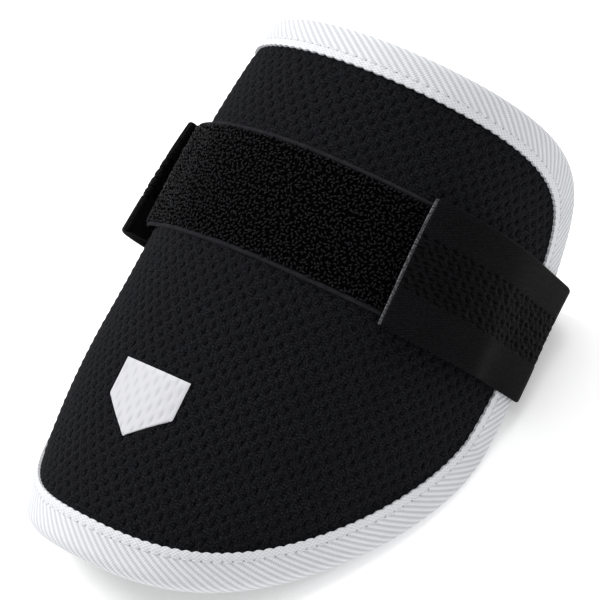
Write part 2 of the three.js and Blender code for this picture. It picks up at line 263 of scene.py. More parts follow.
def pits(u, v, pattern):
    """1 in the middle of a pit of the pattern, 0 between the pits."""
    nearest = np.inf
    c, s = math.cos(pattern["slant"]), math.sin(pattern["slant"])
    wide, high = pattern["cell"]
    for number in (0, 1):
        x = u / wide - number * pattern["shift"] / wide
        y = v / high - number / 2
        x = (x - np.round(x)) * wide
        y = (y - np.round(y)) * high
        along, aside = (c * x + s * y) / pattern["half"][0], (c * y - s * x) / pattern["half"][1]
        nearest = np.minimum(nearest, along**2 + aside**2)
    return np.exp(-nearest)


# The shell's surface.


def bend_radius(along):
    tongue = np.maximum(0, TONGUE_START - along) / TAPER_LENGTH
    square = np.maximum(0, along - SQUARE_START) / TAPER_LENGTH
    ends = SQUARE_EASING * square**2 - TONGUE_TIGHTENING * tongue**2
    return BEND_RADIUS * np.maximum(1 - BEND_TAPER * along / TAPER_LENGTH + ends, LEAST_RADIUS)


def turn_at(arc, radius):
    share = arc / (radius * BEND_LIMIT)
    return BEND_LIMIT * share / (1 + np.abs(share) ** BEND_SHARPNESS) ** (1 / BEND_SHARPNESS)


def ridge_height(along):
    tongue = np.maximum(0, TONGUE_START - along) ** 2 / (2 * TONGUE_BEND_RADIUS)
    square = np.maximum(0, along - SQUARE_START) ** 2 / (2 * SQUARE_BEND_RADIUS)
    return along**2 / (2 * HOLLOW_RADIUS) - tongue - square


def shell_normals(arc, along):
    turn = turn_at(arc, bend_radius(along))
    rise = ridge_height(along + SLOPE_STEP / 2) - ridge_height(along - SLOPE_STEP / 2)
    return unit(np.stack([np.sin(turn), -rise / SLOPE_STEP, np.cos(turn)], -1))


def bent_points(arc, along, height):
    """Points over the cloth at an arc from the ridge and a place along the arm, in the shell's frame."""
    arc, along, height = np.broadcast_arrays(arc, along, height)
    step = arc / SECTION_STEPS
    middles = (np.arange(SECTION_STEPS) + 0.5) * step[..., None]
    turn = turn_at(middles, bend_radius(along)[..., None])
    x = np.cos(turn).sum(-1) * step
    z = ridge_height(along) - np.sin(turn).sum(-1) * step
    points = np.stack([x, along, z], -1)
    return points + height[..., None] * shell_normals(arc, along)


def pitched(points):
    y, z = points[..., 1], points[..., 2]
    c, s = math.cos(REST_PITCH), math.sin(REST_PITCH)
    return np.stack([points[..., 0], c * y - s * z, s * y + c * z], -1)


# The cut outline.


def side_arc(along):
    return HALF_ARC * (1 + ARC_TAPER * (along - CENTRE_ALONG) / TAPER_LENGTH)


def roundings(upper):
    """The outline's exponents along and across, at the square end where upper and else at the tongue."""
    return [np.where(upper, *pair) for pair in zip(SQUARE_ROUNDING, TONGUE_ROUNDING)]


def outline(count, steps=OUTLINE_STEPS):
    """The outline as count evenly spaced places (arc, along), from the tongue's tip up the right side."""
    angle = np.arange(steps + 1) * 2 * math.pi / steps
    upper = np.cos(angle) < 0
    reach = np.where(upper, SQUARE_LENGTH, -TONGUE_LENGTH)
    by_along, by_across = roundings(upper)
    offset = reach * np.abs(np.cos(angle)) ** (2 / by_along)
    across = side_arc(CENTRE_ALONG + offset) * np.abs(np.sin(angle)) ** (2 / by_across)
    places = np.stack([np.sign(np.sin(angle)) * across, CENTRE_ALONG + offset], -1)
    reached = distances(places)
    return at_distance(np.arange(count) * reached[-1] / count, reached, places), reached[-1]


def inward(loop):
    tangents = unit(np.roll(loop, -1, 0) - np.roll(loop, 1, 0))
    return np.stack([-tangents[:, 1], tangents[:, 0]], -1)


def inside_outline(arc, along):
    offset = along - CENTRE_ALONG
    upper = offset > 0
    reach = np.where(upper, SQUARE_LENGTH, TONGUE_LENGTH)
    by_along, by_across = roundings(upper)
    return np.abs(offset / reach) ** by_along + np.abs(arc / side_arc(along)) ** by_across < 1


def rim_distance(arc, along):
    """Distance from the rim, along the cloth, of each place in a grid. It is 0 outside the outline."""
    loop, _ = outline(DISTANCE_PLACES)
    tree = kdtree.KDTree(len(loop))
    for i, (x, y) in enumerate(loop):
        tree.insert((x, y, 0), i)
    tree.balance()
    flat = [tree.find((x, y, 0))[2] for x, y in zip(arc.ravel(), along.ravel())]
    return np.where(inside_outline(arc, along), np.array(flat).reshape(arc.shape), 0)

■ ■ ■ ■

Produce the lines from the top of the listing through the "# The shell's surface." line exactly as they appear, with no additional output.

FINISHED TASK:
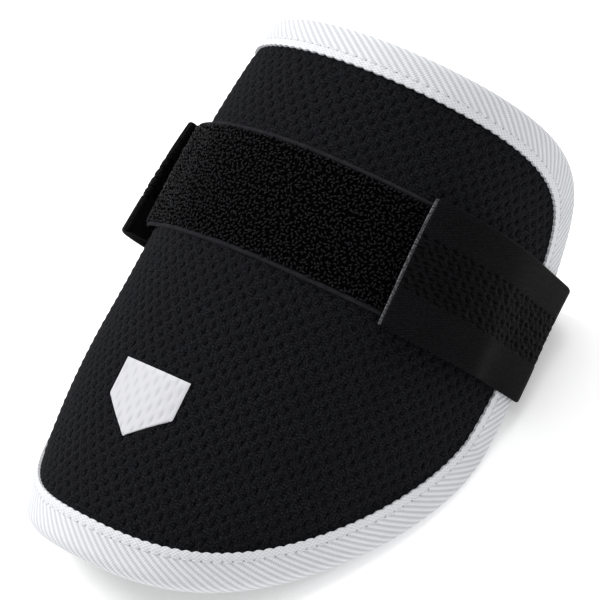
Write part 2 of the three.js and Blender code for this picture. It picks up at line 263 of scene.py. More parts follow.
def pits(u, v, pattern):
    """1 in the middle of a pit of the pattern, 0 between the pits."""
    nearest = np.inf
    c, s = math.cos(pattern["slant"]), math.sin(pattern["slant"])
    wide, high = pattern["cell"]
    for number in (0, 1):
        x = u / wide - number * pattern["shift"] / wide
        y = v / high - number / 2
        x = (x - np.round(x)) * wide
        y = (y - np.round(y)) * high
        along, aside = (c * x + s * y) / pattern["half"][0], (c * y - s * x) / pattern["half"][1]
        nearest = np.minimum(nearest, along**2 + aside**2)
    return np.exp(-nearest)


# The shell's surface.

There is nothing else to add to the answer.